The U.S. Treasury Department’s Office of Foreign Assets Control has sanctioned the token mixing platform Tornado Cash.
According to the department, the mixing service has been responsible for $7 billion in illicit fund flows since its founding in 2019. Over $455 million stolen by the Lazarus Group, a North Korean hacking collective, was funneled through the mixer.
These sanctions come after funds from the recent Horizon bridge attack in June 2022 and the recent Nomad heist were laundered through Tornado cash.
Those behind the privacy coin Zcash developed Tornado Cash.

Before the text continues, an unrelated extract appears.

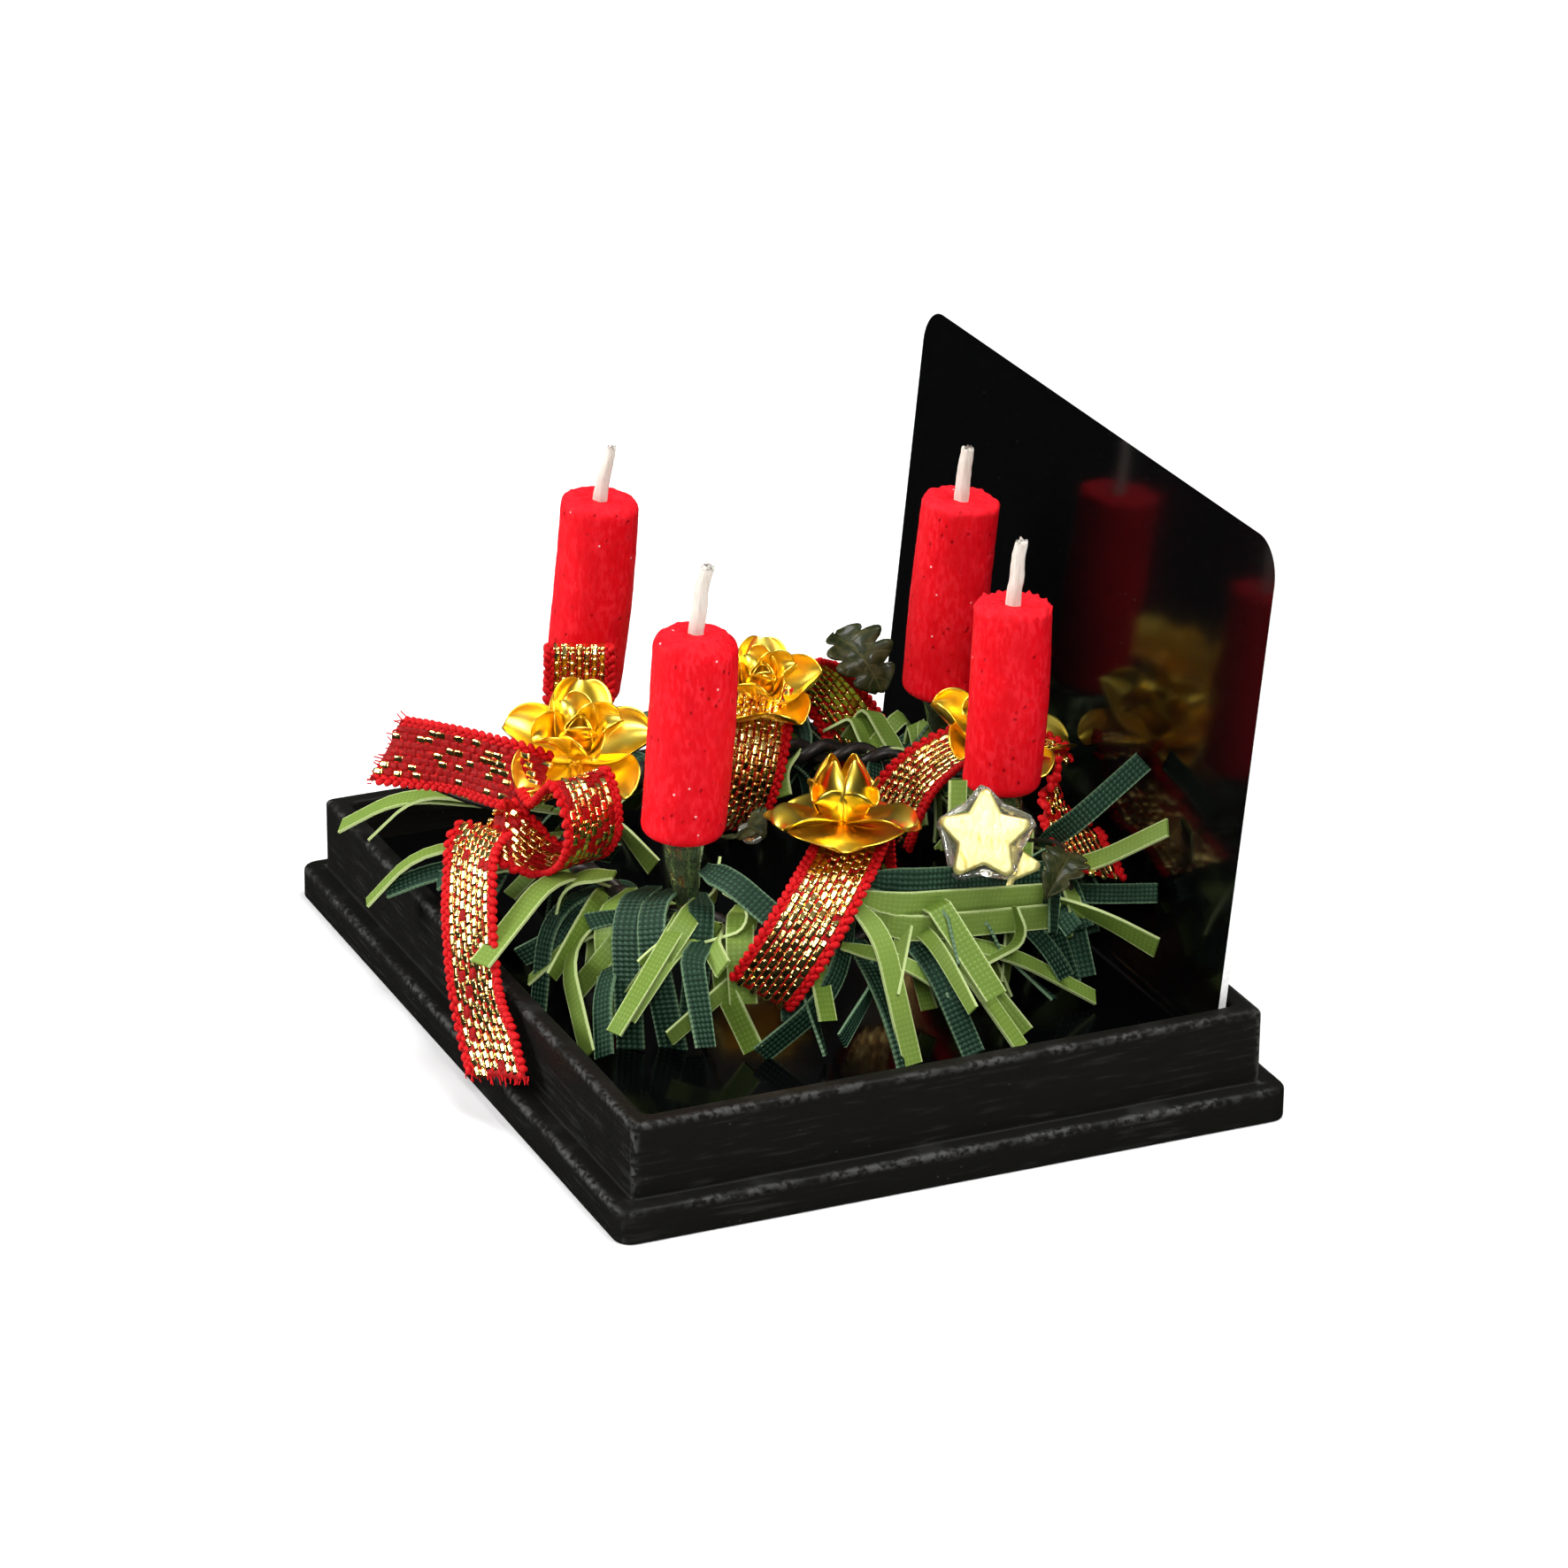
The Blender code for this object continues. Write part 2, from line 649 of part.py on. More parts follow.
def flat_piece(name, corners, thickness, place, spin, collection, material):
    """Make a flat piece from an outline, facing the way that the stars face."""
    curve = bpy.data.curves.new(name, "CURVE")
    curve.dimensions = "2D"
    curve.fill_mode = "BOTH"
    curve.extrude = thickness / 2
    spline = curve.splines.new("POLY")
    spline.use_cyclic_u = True
    spline.points.add(len(corners) - 1)
    for point, (x, y) in zip(spline.points, corners):
        point.co = (x, y, 0.0, 1.0)
    item = add_object(name, curve, collection, material)
    turn = STAR_FACING.to_track_quat("Z", "Y").to_matrix().to_4x4()
    turn = turn @ Matrix.Rotation(math.radians(spin), 4, "Z")
    item.matrix_world = Matrix.Translation(place) @ turn
    return bake(item, collection, material)


def rear_star_place():
    """Return the middle of the star behind the first one."""
    return STAR_PLACE - STAR_FACING * 2 * STAR_STEP + REAR_STAR_DROP


def build_stars(collection, gold, glue):
    """Build two stars, one behind the other, with the glue between them."""
    outline = star_outline(STAR_RADIUS)
    for number, (place, spin) in enumerate(zip((STAR_PLACE, rear_star_place()), STAR_SPINS), start=1):
        flat_piece(f"star_{number}", outline, STAR_THICKNESS, place, spin, collection, gold)
    disc = [
        (STAR_GLUE_RADIUS * math.cos(turn), STAR_GLUE_RADIUS * math.sin(turn))
        for turn in (math.radians(36 * index) for index in range(10))
    ]
    middle = STAR_PLACE - STAR_FACING * STAR_STEP + STAR_GLUE_DROP
    flat_piece("star_glue", disc, STAR_GLUE_THICKNESS, middle, 0.0, collection, glue)


def build_holly(number, root, tip, half_width, face, collection, material):
    """Build a holly leaf: a spiny edge, a folded midrib and a curl along its length."""
    along = tip - root
    side = Vector(face).cross(along).normalized()
    normal = along.cross(side).normalized()
    widths = (0.25, 1.0, 0.6, 1.05, 0.55, 0.85, 0.2)
    rows = []
    for index, share in enumerate(widths):
        part = index / (len(widths) - 1)
        middle = root + along * part + normal * 0.5 * MM * math.sin(math.pi * part)
        reach = side * half_width * share
        fold = normal * 0.45 * MM * share
        rows.append([middle - reach + fold, middle, middle + reach + fold])
    return surface_solid(f"holly_leaf_{number}", rows, HOLLY_THICKNESS, collection, material)


def fill_keepout(bow):
    """Return the keepout of every piece that the needles bend clear of."""
    keepout = Keepout()
    for foot, top, radius, _, _ in CANDLES:
        start, end = millimetres(foot), millimetres(top)
        across = radius * MM
        keepout.add_rod(start + UP * across, end, across)
        keepout.add_rod(start, start + UP * MM, across)
        turn = math.atan2(start.y - RING_CENTRE.y, start.x - RING_CENTRE.x)
        core = RING_CENTRE + Vector((
            RING_RADIUS * math.cos(turn), RING_RADIUS * math.sin(turn), RING_HEIGHT + 2 * MM
        ))
        keepout.add_rod(core, start, SEAT_RADIUS)
    for place, radius, height, _ in ROSES:
        half_height = height * MM / 2
        middle = millimetres(place) + UP * half_height
        reach = radius * 0.9 * MM
        size = np.array((reach, reach, half_height + reach * ROSE_DROP_SHARE))
        keepout.slabs.append((np.array(middle), np.eye(3), size))
    for band in BANDS:
        keepout.add_slabs(band_frames(*band), RIBBON_WIDTH / 2, RIBBON_THICKNESS / 2)
    for frames in bow:
        keepout.add_slabs(frames, RIBBON_WIDTH / 2, RIBBON_THICKNESS / 2)
    keepout.add_rod(STAR_PLACE, rear_star_place() - STAR_FACING * STAR_THICKNESS, STAR_RADIUS)
    for root, tip, half_width, _ in HOLLY_LEAVES:
        keepout.add_rod(millimetres(root), millimetres(tip), half_width * MM)
    keepout.freeze()
    return keepout


def inside_bounds(point, margin):
    """Say whether a point keeps off the card, the tray and the middle of the ring."""
    if point.z < CARD_FACE_HEIGHT + CLEARANCE + margin:
        return False
    if point.y > card_plane_y(point.z) - CLEARANCE - margin:
        return False
    wall_x = TRAY_X / 2 - FLANGE_WIDTH - WALL_THICKNESS
    wall_y = TRAY_Y / 2 - FLANGE_WIDTH - WALL_THICKNESS
    over_wall = abs(point.x) > wall_x - CLEARANCE - margin or point.y < -wall_y + CLEARANCE + margin
    if over_wall and point.z < RIM_HEIGHT + CLEARANCE + margin:
        return False
    return math.hypot(point.x - RING_CENTRE.x, point.y - RING_CENTRE.y) > HOLE_RADIUS + margin


def inside_sector(point, start, margin):
    """Say whether a point keeps its margin from both sides of a sector of the ring."""
    offset = point - RING_CENTRE
    for edge, sign in ((start, 1.0), (start + 360.0 / SECTORS, -1.0)):
        turn = math.radians(edge)
        distance = sign * (math.cos(turn) * offset.y - math.sin(turn) * offset.x)
        if distance < margin + CLEARANCE / 2:
            return False
    return True


def needle_route(draw, around, tilt, length):
    """Return root, bend and tip of one needle, drawn at random round a direction."""
    root = ring_point(around, 0.0, 0.0)
    turn, rise = math.radians(around), math.radians(tilt)
    outward = Vector((math.cos(turn), math.sin(turn), 0.0))
    tangent = Vector((-math.sin(turn), math.cos(turn), 0.0))
    lean = math.radians(draw.uniform(-38.0, 38.0))
    first = (outward * math.cos(rise) + UP * math.sin(rise)) * math.cos(lean) + tangent * math.sin(lean)
    bent = first + outward * draw.uniform(-0.2, 0.5) * math.copysign(1.0, math.cos(rise))
    bent += UP * draw.uniform(-0.75, 0.25) + tangent * draw.uniform(-0.3, 0.3)
    knee = root + first * length * draw.uniform(0.45, 0.65)
    tip = knee + bent.normalized() * (length - (knee - root).length)
    return root, knee, tip


def needle_fits(route, start, keepout):
    """Say whether a needle stays in its sector and off everything else."""
    root, knee, tip = route
    margin = NEEDLE_WIDTH / 2
    samples = [root.lerp(knee, part) for part in (0.4, 0.7, 1.0)]
    samples += [knee.lerp(tip, part) for part in (0.25, 0.5, 0.75, 1.0)]
    for spot in samples:
        if not inside_sector(spot, start, margin) or not inside_bounds(spot, margin):
            return False
        if keepout.hits(spot, margin + CLEARANCE):
            return False
    return True


def build_sector(number, keepout, collection, cutters, material):
    """Build one sector of the garland: its stretch of core and the needles rooted in it."""
    draw = random.Random(NEEDLE_SEED + number)
    span = 360.0 / SECTORS
    start = SECTOR_START + span * number
    end_gap = math.degrees(CLEARANCE / RING_RADIUS) / 2
    curve = bpy.data.curves.new("core", "CURVE")
    curve.dimensions = "3D"
    curve.bevel_depth = CORE_RADIUS
    curve.bevel_resolution = 1
    curve.use_fill_caps = True
    spline = curve.splines.new("POLY")
    steps = 4
    spline.points.add(steps)
    for index, point in enumerate(spline.points):
        around = start + end_gap + (span - 2 * end_gap) * index / steps
        point.co = (*ring_point(around, 0.0, 0.0), 1.0)
    pieces = [bake(add_object("core", curve, cutters), cutters)]
    for index in range(NEEDLES_PER_SECTOR):
        tilt = 360.0 * (index + draw.random()) / NEEDLES_PER_SECTOR
        for attempt in range(NEEDLE_TRIES):
            around = start + span * draw.uniform(0.1, 0.9)
            shrink = 1.0 - 0.6 * attempt / NEEDLE_TRIES
            length = max(draw.uniform(*NEEDLE_LENGTH) * shrink, NEEDLE_SHORTEST)
            route = needle_route(draw, around, tilt + draw.uniform(-8.0, 8.0), length)
            if needle_fits(route, start, keepout):
                pieces.append(needle_solid(route, draw, cutters))
                break
    return fuse(f"garland_{number + 1}", pieces, collection, cutters, material)


def needle_solid(route, draw, collection):
    """Make one needle: a strip with a square end."""
    along = (route[2] - route[0]).normalized()
    side = along.cross(UP if abs(along.z) < 0.9 else Vector((1.0, 0.0, 0.0))).normalized()
    side.rotate(Matrix.Rotation(draw.uniform(-0.6, 0.6), 3, along))
    frames = strip_frames(list(route), [side] * 3)
    rows = strip_rows(frames, NEEDLE_WIDTH, NEEDLE_ROOT_WIDTH)
    return surface_solid("needle", rows, NEEDLE_THICKNESS, collection)


def build_wreath():
    """Build every piece."""
    clear_scene()
    parts = new_collection("advent_wreath")
    cutters = new_collection("cutters")
    black = make_material("black_plastic", (0.012, 0.012, 0.012), 0.45)
    card_black = make_material("black_card", (0.008, 0.008, 0.009), 0.12)
    red_wax = make_material("red_wax", (0.62, 0.012, 0.02), 0.5)
    cotton = make_material("cotton_wick", (0.82, 0.79, 0.70), 0.9)
    dark_green = make_material("dark_green_needles", (0.014, 0.065, 0.045), 0.5)
    light_green = make_material("light_green_needles", (0.16, 0.30, 0.05), 0.5)
    gold = make_material("gold_foil", (0.95, 0.62, 0.10), 0.18, 1.0)
    ribbon = make_material("red_gold_ribbon", (0.55, 0.05, 0.03), 0.5, 0.3)
    pale_gold = make_material("pale_gold", (0.93, 0.80, 0.34), 0.25, 1.0)
    glue = make_material("clear_glue", (0.75, 0.74, 0.60), 0.1)
    leaf_green = make_material("holly_green", (0.03, 0.08, 0.025), 0.3)

    build_tray(parts, cutters, black)
    build_card(parts, card_black)
    for number, (foot, top, radius, rise, lean) in enumerate(CANDLES, start=1):
        low, high = millimetres(foot), millimetres(top)
        build_candle(number, low, high, radius * MM, parts, red_wax)
        build_wick(number, low, high, rise * MM, lean, parts, cotton)
        build_seat(number, low, parts, glue)
    for number, (place, radius, height, lean) in enumerate(ROSES, start=1):
        build_rose(number, millimetres(place), radius * MM, height * MM, lean, parts, cutters, gold)
    for number, band in enumerate(BANDS, start=1):
        rows = strip_rows(band_frames(*band), RIBBON_WIDTH)
        surface_solid(f"ribbon_band_{number}", rows, RIBBON_THICKNESS, parts, ribbon)
    bow = bow_strips()
    build_bow(bow, parts, cutters, ribbon)
    build_stars(parts, pale_gold, glue)
    for number, (root, tip, half_width, face) in enumerate(HOLLY_LEAVES, start=1):
        root, tip = millimetres(root), millimetres(tip)
        build_holly(number, root, tip, half_width * MM, face, parts, leaf_green)
    keepout = fill_keepout(bow)
    for number in range(SECTORS):
        build_sector(number, keepout, parts, cutters, light_green if number % 2 else dark_green)


build_wreath()
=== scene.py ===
"""The looks of a miniature advent wreath in its display tray.

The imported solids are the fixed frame. Each class below makes one part of the wreath from its own
sizes and dresses it in a finish. Lengths are metres, +Z is up and +Y points to the upright card.
"""

import logging
import math
import random
from dataclasses import dataclass, field
from enum import Enum
from typing import Any, Iterable, Mapping, Optional, Sequence, Union

import bmesh
import bpy
import numpy as np
from mathutils import Matrix, Vector, noise


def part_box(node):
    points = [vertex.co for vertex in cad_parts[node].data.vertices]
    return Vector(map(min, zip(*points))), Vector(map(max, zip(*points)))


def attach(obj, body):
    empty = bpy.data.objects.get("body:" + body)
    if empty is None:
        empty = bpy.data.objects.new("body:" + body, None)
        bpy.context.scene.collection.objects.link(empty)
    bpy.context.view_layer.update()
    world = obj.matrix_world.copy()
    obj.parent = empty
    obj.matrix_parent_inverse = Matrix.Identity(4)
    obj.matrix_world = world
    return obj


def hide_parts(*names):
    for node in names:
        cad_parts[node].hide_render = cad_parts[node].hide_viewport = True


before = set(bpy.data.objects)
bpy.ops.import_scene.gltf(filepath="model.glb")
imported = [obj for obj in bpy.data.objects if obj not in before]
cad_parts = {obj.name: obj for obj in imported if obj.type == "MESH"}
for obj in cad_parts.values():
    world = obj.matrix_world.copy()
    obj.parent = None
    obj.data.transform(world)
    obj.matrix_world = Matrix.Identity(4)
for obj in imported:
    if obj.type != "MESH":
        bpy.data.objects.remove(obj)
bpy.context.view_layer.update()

Colour = tuple[float, float, float]
Triple = tuple[float, float, float]
Term = Union["Signal", float, Triple]

MM = 0.001
UP = Vector((0.0, 0.0, 1.0))
BODY = "root"
LOG = logging.getLogger("advent_wreath")


class Slot(Enum):
    """The record's material slots."""

    TRAY = "tray_plastic"
    CARD = "card_board"
    WAX = "candle_wax"
    WICK = "wick_cotton"
    DARK = "needle_dark"
    LIGHT = "needle_light"
    ROSE = "rose_foil"
    RIBBON = "ribbon_lurex"
    STAR = "star_gold"
    GLUE = "glue_clear"
    HOLLY = "holly_green"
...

Tornado Cash failed to implement effective AML measures
Tornado is being sanctioned according to Executive Order 13694. All property of Tornado Cash in the United States or owned by U.S. citizens must be reported to OFAC, and the citizens blocked. Blocked citizens owning more than 50% of a particular entity will have their entities blocked. No person or entity will be allowed to transact with blocked individuals except under authorization from OFAC. The list of wallet addresses belonging to Tornado Cash involved in sanctions is available on the department’s website.
According to a statement by the Under Secretary of the Treasury for Terrorism and Financial Intelligence, the mixer has failed to impose effective anti-money laundering practices to prevent illicit fund flows and has failed to implement basic risk management protocols. The department added that while most cryptocurrency transactions are legal, mixers provide a fertile playground for sanctions evasion, as do peer-to-peer exchanges and darknet marketplaces. Ransomware, heists, and other crimes are also perpetrated through these channels.
The department said it would continue to cooperate with other agencies in the U.S. and foreign partners to target entities enabling criminals to profit from illegal activities.
Tornado Cash started down the right path
Tornado Cash recently came under fire from privacy advocates for sanctioning addresses using a Chainlink oracle. OFAC had already sanctioned these addresses. They included an address belonging to North Korean hackers, the Lazarus Group, a notorious cybercrime entity accused of pilfering $620 million from Axie Infinity’s Ronin sidechain. Several Russians and a Russian ransomware group were also among the addresses sanctioned.
Daniele Casamassima, CEO of cryptocurrency bank and ecosystem “Pure,” said that the compliance of decentralized applications with state directives will depend on to what extent developers tolerate enforcement encroaching on their financial freedom.
Tornado Cash was built to break the link between the source and destination of a transaction. It receives different transactions and mixes them before sending the funds to their intended recipients.